In the theater world, dinner theater is a distinct genre; the audiences are different, the object of the exercise is not to be challenging or unexpected, and there are seldom any highbrow pretensions. Blue-hairs outnumber tattoos probably two-to-one in the crowd. Given these parameters, the question a critic has to address is simple: Does the show provide a wonderful time? Toby's Baltimore Dinner Theatre aces that one with its current production of Always ... Patsy Cline by Ted Swindley, first produced 1993, and constantly revived.
Fundamentally, the show is a revue of songs associated with country/crossover star Patsy Cline, built around a recreated Cline live performance. Inevitably, the enterprise rests almost completely on the shoulders of the actress and singer who personates Cline. With Tiffany Walker Porta in the title role, the show is secure. I never had the good fortune to attend a live performance by the real Patsy Cline, who died in a 1963 plane crash, and I know her voice only from her records, which probably lacked the spontaneity of Cline's live work. But comparing Porta's channeling of Cline to the records, which were heavily produced and dynamically restrained in the style of those times, Porta's performance is more exciting. Porta's contralto is naturally more expressive, nasal and torchy, somewhere slightly off Cline's center in the direction of Edith Piaf. It's just a great voice for delivering Cline's songs in knockout style.

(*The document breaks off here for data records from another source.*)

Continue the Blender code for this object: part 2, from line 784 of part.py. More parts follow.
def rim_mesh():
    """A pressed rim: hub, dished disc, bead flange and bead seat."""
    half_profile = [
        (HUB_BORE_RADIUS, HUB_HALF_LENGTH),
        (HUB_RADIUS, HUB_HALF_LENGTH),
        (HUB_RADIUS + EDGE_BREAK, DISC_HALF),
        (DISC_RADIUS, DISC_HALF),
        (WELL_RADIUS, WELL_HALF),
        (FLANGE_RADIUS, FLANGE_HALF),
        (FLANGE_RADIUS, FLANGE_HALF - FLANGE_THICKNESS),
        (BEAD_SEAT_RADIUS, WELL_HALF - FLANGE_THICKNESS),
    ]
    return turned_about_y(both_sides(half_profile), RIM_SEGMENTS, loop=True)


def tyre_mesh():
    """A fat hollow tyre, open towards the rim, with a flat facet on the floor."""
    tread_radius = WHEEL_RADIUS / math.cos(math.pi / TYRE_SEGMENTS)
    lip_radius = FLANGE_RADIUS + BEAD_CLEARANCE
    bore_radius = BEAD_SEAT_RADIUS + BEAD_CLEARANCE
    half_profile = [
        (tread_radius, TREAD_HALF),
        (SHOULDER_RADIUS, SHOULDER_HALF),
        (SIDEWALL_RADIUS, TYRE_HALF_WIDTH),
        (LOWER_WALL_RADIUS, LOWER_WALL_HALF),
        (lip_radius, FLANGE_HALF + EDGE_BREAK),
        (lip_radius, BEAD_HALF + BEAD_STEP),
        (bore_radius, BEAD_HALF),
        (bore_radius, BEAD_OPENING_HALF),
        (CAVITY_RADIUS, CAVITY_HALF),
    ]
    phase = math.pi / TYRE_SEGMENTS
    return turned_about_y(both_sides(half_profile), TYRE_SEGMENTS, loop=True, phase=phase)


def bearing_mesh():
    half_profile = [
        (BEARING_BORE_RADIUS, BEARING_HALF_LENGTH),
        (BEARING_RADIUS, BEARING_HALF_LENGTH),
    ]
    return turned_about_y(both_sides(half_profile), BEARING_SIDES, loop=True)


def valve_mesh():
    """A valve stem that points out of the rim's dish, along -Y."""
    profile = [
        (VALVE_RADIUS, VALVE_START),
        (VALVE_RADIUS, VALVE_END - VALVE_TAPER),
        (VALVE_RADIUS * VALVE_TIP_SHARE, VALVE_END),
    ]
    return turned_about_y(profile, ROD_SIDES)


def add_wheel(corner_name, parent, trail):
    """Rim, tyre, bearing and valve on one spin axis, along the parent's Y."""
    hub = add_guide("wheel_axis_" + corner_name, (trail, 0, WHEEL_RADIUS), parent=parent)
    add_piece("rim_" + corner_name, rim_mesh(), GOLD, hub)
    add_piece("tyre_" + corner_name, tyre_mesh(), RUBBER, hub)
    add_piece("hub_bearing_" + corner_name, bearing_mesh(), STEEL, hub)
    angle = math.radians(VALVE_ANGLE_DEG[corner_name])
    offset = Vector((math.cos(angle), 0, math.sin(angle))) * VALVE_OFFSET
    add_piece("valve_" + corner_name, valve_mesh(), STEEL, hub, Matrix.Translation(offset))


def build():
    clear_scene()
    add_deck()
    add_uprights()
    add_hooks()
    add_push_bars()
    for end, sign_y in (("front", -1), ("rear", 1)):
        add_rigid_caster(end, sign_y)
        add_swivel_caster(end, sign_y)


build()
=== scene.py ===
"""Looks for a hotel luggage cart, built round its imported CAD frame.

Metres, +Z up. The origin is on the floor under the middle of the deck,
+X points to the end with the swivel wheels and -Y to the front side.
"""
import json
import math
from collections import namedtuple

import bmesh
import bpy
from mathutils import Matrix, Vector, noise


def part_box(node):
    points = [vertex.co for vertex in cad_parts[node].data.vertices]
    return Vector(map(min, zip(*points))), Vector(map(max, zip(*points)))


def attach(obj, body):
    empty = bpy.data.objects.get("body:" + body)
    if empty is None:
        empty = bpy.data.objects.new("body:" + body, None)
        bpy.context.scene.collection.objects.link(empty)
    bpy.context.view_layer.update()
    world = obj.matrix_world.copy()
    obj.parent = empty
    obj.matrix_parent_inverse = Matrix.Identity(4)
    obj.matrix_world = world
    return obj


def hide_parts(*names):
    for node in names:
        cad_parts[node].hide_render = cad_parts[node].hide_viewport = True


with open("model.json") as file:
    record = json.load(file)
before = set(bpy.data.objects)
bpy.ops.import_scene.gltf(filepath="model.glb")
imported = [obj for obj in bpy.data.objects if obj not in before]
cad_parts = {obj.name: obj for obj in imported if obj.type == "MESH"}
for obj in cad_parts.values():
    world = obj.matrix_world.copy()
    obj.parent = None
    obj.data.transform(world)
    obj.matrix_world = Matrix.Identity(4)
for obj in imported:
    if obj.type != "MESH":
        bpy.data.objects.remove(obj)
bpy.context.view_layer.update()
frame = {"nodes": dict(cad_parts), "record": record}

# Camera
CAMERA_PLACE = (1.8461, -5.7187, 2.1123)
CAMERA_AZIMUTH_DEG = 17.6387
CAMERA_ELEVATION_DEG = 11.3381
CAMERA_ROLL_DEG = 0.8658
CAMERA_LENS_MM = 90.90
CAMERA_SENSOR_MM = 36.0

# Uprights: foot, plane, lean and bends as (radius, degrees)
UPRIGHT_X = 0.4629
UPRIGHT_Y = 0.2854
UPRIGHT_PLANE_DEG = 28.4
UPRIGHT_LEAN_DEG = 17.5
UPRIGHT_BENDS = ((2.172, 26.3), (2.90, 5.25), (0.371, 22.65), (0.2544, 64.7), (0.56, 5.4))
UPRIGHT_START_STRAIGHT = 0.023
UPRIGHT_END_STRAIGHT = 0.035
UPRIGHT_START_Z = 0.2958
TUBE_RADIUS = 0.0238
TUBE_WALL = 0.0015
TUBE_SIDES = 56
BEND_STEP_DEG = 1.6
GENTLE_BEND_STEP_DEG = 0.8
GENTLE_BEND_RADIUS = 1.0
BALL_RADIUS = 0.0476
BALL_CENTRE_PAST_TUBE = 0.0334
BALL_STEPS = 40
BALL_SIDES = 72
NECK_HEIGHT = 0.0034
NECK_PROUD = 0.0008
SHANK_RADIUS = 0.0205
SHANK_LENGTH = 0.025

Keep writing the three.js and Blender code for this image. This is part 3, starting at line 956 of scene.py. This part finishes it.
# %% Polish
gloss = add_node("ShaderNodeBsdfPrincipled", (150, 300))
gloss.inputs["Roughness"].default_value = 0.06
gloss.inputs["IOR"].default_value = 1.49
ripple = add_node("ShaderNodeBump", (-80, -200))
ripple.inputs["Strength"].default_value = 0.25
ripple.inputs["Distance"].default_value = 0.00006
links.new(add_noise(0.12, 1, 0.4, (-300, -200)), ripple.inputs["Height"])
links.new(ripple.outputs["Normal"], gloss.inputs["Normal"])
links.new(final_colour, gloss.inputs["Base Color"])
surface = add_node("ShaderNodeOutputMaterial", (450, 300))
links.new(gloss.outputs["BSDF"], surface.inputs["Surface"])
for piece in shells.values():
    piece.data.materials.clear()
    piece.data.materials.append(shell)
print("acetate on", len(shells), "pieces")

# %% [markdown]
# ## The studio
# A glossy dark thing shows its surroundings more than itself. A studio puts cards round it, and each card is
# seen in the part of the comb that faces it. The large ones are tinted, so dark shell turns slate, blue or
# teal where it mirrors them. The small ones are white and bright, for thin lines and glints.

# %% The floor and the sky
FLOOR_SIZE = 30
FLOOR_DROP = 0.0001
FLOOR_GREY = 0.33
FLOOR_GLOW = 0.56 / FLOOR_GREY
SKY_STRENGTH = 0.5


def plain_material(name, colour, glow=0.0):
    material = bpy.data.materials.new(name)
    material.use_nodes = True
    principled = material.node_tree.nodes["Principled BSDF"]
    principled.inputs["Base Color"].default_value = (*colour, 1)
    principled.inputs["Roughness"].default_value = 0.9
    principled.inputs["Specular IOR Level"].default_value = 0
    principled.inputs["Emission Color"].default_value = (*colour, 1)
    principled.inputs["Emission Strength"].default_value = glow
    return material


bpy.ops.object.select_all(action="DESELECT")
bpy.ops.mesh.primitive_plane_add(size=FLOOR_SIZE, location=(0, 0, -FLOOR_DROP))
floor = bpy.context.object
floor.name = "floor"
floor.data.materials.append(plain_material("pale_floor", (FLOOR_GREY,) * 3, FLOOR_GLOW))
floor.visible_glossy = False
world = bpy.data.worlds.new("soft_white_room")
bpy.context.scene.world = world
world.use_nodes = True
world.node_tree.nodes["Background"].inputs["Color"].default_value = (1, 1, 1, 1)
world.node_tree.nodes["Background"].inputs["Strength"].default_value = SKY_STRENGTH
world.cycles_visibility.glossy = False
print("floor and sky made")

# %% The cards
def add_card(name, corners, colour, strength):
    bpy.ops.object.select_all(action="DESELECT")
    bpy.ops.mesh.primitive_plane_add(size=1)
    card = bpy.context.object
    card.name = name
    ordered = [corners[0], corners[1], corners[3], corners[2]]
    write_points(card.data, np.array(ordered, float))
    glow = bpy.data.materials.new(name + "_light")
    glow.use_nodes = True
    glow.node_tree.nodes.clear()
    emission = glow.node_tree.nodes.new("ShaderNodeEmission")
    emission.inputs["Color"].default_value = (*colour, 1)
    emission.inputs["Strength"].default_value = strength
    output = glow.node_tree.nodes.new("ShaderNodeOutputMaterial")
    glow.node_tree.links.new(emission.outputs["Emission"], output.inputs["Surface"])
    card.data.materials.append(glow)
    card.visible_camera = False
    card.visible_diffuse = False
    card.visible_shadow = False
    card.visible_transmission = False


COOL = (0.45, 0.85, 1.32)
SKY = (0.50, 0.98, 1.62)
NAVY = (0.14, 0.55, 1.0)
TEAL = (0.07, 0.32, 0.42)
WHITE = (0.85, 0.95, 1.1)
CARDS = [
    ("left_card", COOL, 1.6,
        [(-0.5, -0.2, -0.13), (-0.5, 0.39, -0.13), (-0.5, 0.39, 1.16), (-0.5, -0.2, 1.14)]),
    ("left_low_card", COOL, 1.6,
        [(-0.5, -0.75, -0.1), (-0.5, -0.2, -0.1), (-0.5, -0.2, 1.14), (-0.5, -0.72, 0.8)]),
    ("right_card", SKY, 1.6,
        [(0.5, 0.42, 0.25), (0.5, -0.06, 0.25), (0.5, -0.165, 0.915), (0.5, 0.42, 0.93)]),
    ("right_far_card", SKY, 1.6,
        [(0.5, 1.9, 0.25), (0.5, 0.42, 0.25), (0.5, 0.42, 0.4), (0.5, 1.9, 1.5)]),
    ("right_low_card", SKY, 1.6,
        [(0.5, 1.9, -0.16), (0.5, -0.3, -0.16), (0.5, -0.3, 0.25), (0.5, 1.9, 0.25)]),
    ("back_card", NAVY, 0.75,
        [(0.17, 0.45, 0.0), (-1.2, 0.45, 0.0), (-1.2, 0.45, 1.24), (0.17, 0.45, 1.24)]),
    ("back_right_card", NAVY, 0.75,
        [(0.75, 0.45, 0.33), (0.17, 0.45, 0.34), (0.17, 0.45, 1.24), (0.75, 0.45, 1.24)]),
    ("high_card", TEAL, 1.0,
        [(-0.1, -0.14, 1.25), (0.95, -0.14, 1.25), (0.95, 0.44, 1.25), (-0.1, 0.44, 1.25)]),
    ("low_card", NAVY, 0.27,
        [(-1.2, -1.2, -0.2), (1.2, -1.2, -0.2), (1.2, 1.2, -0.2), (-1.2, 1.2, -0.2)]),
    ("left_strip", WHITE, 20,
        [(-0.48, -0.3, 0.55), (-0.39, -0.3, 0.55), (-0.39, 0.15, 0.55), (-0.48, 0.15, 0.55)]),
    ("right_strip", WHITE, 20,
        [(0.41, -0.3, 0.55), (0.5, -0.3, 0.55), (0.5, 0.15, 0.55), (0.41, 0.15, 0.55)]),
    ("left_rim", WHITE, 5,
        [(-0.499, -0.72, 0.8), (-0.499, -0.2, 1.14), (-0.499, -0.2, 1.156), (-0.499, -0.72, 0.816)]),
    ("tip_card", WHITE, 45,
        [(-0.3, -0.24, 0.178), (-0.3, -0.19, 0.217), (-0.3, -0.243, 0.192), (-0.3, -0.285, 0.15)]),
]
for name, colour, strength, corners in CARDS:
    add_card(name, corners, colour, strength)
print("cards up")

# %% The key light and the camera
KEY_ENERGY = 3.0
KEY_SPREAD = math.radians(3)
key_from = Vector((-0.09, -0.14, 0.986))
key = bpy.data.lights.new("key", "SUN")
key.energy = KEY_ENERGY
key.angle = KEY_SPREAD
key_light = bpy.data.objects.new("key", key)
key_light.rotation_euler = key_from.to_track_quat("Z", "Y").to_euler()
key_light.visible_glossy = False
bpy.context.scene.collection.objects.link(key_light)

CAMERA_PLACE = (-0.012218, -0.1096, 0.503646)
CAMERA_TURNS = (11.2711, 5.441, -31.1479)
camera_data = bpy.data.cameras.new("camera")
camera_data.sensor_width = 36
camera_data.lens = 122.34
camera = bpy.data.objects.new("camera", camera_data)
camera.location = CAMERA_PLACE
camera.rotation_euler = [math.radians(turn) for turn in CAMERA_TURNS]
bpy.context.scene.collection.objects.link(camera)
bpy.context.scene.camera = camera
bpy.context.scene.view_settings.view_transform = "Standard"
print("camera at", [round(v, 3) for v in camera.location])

And knockouts abound. I was particularly struck with "Your Cheating Heart" and "Three Cigarettes in an Ashtray," archetypal broken-heart ballads. But with two dozen numbers, ranging from novelty songs to rockers to hymns, the show sent me away with a heightened sense of Cline's range, and the promise that was lost when Cline left us at age 30.

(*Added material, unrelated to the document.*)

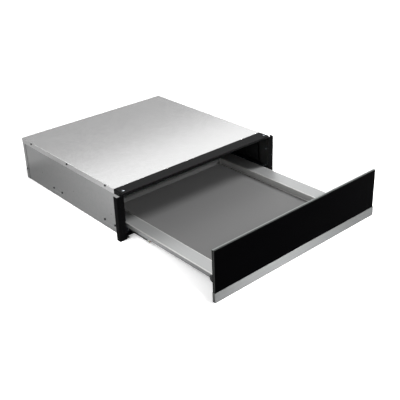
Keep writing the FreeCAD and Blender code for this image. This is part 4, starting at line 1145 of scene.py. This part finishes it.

The performance that is recreated, and which provides a loose dramatic frame for the revue, was a 1961 Houston date on which Cline's path crossed with that of an ardent fan, Louise Seger. Apparently they met before the show, bonded, and spent the night after the show at Seger's house. Later they corresponded frequently until Cline's untimely death. The character of Louise, portrayed here with gumption and lots of country twang by Lynne R. Sigler, gives the drama, such as it is, some breathing room, rescuing it from the claustrophobia that sometimes envelops one-woman (and one-man) shows. There's nothing complicated or conflicted about the relationship; Louise, despite her Everywoman life, is spiritually Cline's double, a point emphasized by the way the show gives her a couple of opportunities to take the mike from Cline and sing Cline's own songs. Their dramatic arc is simply a matter of convergence of kindred spirits, the high point of which is literally a pajama party at which the heroines dish about kids and troubles with menfolk. Challenging it is not, but it makes for a pleasurable evening, the dinner theater prime directive.
The remainder of the production is competently done. The seven-piece band swings, the backing trio of female singers (who also mime all the other roles) warble delightfully, the sets look sharp. My one cavil would be with the costumes; they are dowdy and unflattering. After Mad Men has reminded us all how wonderfully people of that era could dress, and in a show intended to glamorize the depicted times, these depressing duds let a little of the air out of the tires. But only a little.
Veteran Toby's director Daniel L. McDonald shows a sure touch throughout. From his pre-show warmup dialogue with the groundlings at their tables, it is obvious he knows his audience, and they know him. And he delivers what they like.
You'll like it too.
Always ... Patsy Cline, by Ted Swindley, June 12 - July 25, Toby's Baltimore Dinner Theatre, The Best Western Hotel & Conference Center, 5625 O'Donnell Street, Baltimore, MD 21224. www.tobysdinnertheatre.com , 410-649-1660. Tickets $48.50 - $54.00. Doors open for dinner two hours before performance.